By Perry Tannenbaum
Steeped in ancient folklore and superstition, Bram Stoker’s Dracula began life in 1897 as a fiendishly clever Gothic novel. Layers of stage and screen adaptations, chiefly the 1931 Bela Lugosi film, have transformed the Transylvanian vampire into an industry, a genre, and a tradition, chiefly funneled toward Halloween celebrations.
- Leah Wiseman (Lucy) and Tony Wright (Dracula) / Diana Wakefield
Here in Charlotte, there have been highs and lows to our Dracula tradition. The unquestionable low was Charlotte Rep’s adaptation at McGlohon Theatre in 1989, an “authentic” adaptation so universally despised that one of the production’s participants, Duke Ernsberger, wrote a comedy, Dracula Bites, deriding it. Far more successful in meeting common expectations were the dance versions presented by NC Dance Theatre (now Charlotte Ballet) and Moving Poets Theatre of Dance.

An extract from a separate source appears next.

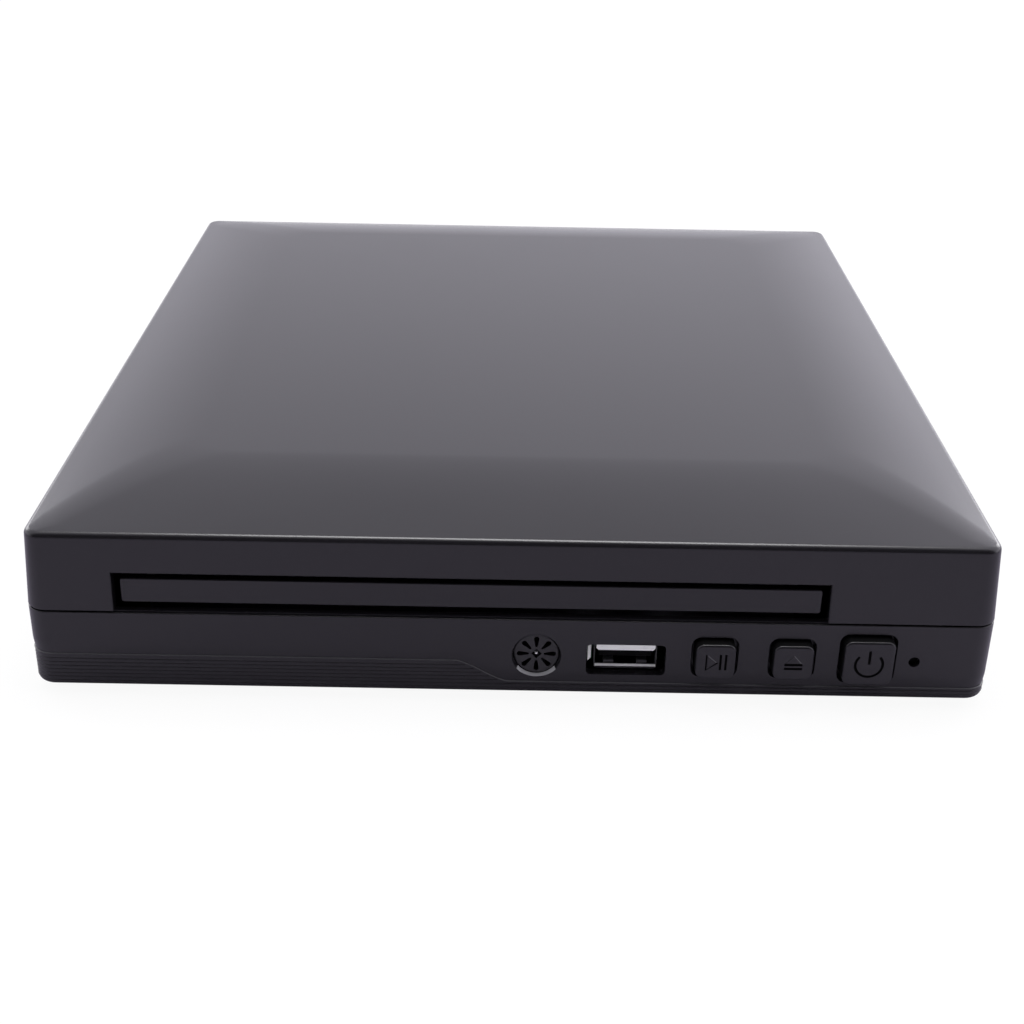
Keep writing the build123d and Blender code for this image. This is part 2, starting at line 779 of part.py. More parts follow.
with BuildPart() as loader_chassis:
    with BuildSketch(flat(chassis_plate_z)):
        with Locations((slot_x, chassis_middle_y)):
            Rectangle(2 * chassis_outer, chassis_length)
        with Locations(*chassis_screw_spots):
            Rectangle(2 * (chassis_flange - chassis_screw_x) + 3.0, chassis_tab_length)
    extrude(amount=chassis_plate)
    with BuildSketch(flat(plate_top)):
        for side in (-1, 1):
            with Locations((slot_x + side * (chassis_inner + chassis_wall / 2), chassis_middle_y)):
                Rectangle(chassis_wall, chassis_length)
            with Locations((slot_x + side * bridge_post_x, spindle_y)):
                Circle(bridge_post_radius)
    extrude(amount=chassis_top - plate_top)
    with BuildSketch(flat(plate_top)):
        with Locations((slot_x, chassis_rear - chassis_wall / 2)):
            Rectangle(2 * chassis_outer, chassis_wall)
    extrude(amount=ledge_top - plate_top)
    # ledges under the tray's edges and hold-down tabs over them
    with BuildSketch(flat(ledge_top - ledge_thickness)):
        for side in (-1, 1):
            with Locations((slot_x + side * (ledge_inner + chassis_inner) / 2, chassis_middle_y)):
                Rectangle(chassis_inner - ledge_inner, chassis_length)
    extrude(amount=ledge_thickness)
    with BuildSketch(flat(hold_down_bottom)):
        for side in (-1, 1):
            for setback in hold_down_setbacks:
                with Locations((slot_x + side * (chassis_inner - hold_down_reach / 2), from_front(setback))):
                    Rectangle(hold_down_reach, hold_down_length)
    extrude(amount=hold_down_thickness)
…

The Moving Poets version, unforgettably staged in the ruins of Carolina Theatre in 1997, was a landmark, arguably the chief reason why creepshows now rule our theatre scene each year with the onset of October. Steven Dietz’s adaptation, now running at Theatre Charlotte, doesn’t add a new chapter to the tradition, for it first opened here on Halloween night in 2003 at CPCC.
But it’s certainly a high point, ranking right up there among the best with the Moving Poets’ saturnalia. Directed by Dave Blamy, this new version at the Queens Road barn sports the set and lighting designs of Chris Timmons, making for some spectacularly unexpected entrances and exits by the Prince of Darkness and his maniacal slave, Renfield.
Lena Olson’s costumes are similarly commendable. I haven’t seen Tony Wright look this dashing onstage since he took on the wicked title role in Zastrozzi, the Master of Discipline three years ago. There’s a vivid contrast now between the aged Count that Jonathan Harker encounters in Transylvania and the rejuvenated vampire we see after he has feasted on quarts and gallons of English blood.
Wright and his chief adversary, Tom Scott as Professor Van Helsing, were both prominent in the CP production 12 years ago, but the tech and intensity surrounding them weren’t nearly the same. Dietz is neither an authenticist nor a rapt purveyor of the film’s numerous re-shapings. He scrambles the narrative in such a way that we’re frequently flashing back and forth from Mina’s bedroom in England to the castle where her husband, Jonathan Harker, suffers in the thrall of Dracula and his vamping vampiresses. Harker is no longer our epistolary narrator, replaced by Renfield, who appears before us as an urbane gourmand before suddenly transforming into a raving lunatic.
Juxtapositions are managed so deftly that, when the curtain falls at intermission, action and energy are peaking simultaneously at three locations, the imperiled Mina’s bedroom, the dungeon where Jonathan is imprisoned, and the asylum where Renfield is in chains. It’s like George S. Kaufman comedy mayhem flipped over into horror, and under Blamy’s direction, the scene comes off as Dietz must have intended. If not better.
Dan Brunson’s manic energy as Renfield and his repulsive devotion toward Dracula are like nothing I’ve seen before. Coupled with Brunson’s outré ravings, Scott’s raging fire as Van Helsing now plays like grimly righteous determination. The swashbuckling Wright as the lusting Dracula becomes slightly sympathetic in this company, more fearsome when he’s elderly at his castle or when his strength increases so terribly that the usual charms are powerless against him. “Toys!” he exclaims scornfully, brushing aside the garlic necklace and the crucifix waved in his face.
Never the most dashing of heroes, Harker recedes pretty far into the background here, but Jay Masanotti keeps him wholesome and fairly manly in an auspicious Theatre Charlotte debut. Upstaging him are the two women making their Queens Road debuts, Caryn Crye as Mina and Leah Wiseman as her wanton, coquettish best friend, Lucy. Wiseman reminds us just how juicy the role of Lucy is, luxuriating in Dracula’s signature embrace, and hissing at her pursuers when Van Helsing & Co. come to liberate her from the ranks of the undead. It’s deliciously ambiguous whether she loves or loathes her vampire rambles, feeding on the jugulars of innocent children.
Dietz dwells no less lovingly on the exploits of Mina, veering audaciously from previous retellings by turning her into an action hero. Journeying from her initial moorings in Victorian propriety, Crye takes us convincingly to a new borderland between ladylike serenity and full vampire rapacity, trapping Dracula with a stratagem that’s too tasty to divulge.
I’ll be damned if Dietz, Blamy, and Theatre Charlotte haven’t given us a truly feminist version of Dracula. Bwaaa-ha-ha!